The second reason is that ratings agencies claim not to make money from sovereign reports. Fitch’s chief executive Paul Taylor told the Lords sub-committee: “We do not make money out of sovereign ratings – or we certainly do not make much money. I do not have the exact number, but it is probably one or two per cent of our total revenue. It is not a commercially important area just from a pure revenue and profitability point of view.” Sovereign ratings are produced not for revenue, but to benchmark other ratings.

If that is the case then why do they not publish the sovereign reports so the public can make their minds up as to whether the research is competent and relevant to the UK economy? After all, other bond issuers, such as Transport for London, publish their credit ratings in full (see here). It would show a commitment to transparency, and help the public understand how they arrive at their ratings. In or
der to combat the bad PR the agencies have accumulated it would be a real gesture in the right direction.

But no. They refuse to publish key reports. They fail to clarify what their ratings mean. And two of them can’t even supply basic information on who pays for the work they do.

The big three ratings agencies are taking a kicking from the press, from academics and even from the president of the European Commission, who says they are biased. And they act like that. They ought to be bending over backwards to court public opinion. Yet their appetite for dealing with critics and for supplying information on their activities is lamentable.

What explains this attitude to PR? Are they crazy? Lazy? Suicidal? Even the banks want to be liked. The ratings agencies just don’t seem to care.

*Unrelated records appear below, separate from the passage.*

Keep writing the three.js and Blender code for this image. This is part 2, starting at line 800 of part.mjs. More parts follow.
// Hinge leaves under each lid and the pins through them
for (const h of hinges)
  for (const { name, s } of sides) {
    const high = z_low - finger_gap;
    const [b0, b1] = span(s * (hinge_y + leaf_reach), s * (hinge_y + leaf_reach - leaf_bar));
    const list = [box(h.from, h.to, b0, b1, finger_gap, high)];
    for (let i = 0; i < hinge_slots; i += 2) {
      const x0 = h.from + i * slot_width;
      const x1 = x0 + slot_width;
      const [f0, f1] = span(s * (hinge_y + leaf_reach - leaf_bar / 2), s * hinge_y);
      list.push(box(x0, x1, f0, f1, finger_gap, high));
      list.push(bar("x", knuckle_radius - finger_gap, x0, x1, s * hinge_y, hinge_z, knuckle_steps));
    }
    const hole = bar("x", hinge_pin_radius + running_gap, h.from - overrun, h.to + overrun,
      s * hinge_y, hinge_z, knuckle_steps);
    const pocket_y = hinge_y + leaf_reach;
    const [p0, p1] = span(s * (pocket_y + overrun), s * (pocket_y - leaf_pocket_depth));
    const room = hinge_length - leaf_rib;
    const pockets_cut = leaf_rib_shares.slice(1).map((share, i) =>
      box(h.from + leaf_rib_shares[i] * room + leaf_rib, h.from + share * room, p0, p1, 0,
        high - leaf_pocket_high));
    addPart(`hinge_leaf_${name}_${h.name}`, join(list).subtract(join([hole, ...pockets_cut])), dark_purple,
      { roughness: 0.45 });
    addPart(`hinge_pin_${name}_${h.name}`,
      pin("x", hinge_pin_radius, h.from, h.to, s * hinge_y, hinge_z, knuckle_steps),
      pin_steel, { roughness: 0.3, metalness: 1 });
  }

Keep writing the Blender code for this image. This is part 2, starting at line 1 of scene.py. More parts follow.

PS: When I asked the up-and-coming US credit ratings agency Egan-Jones for information I got a detailed response within minutes. Egan-Jones says all  its reports are paid for by investors, not issuers, without exception. The average cost of an annual subscription to Egan-Jones is $28,750. The cost to an investor depends on the size of their assets under management. Reports are not sold as one-offs, only via a full annual institutional subscription.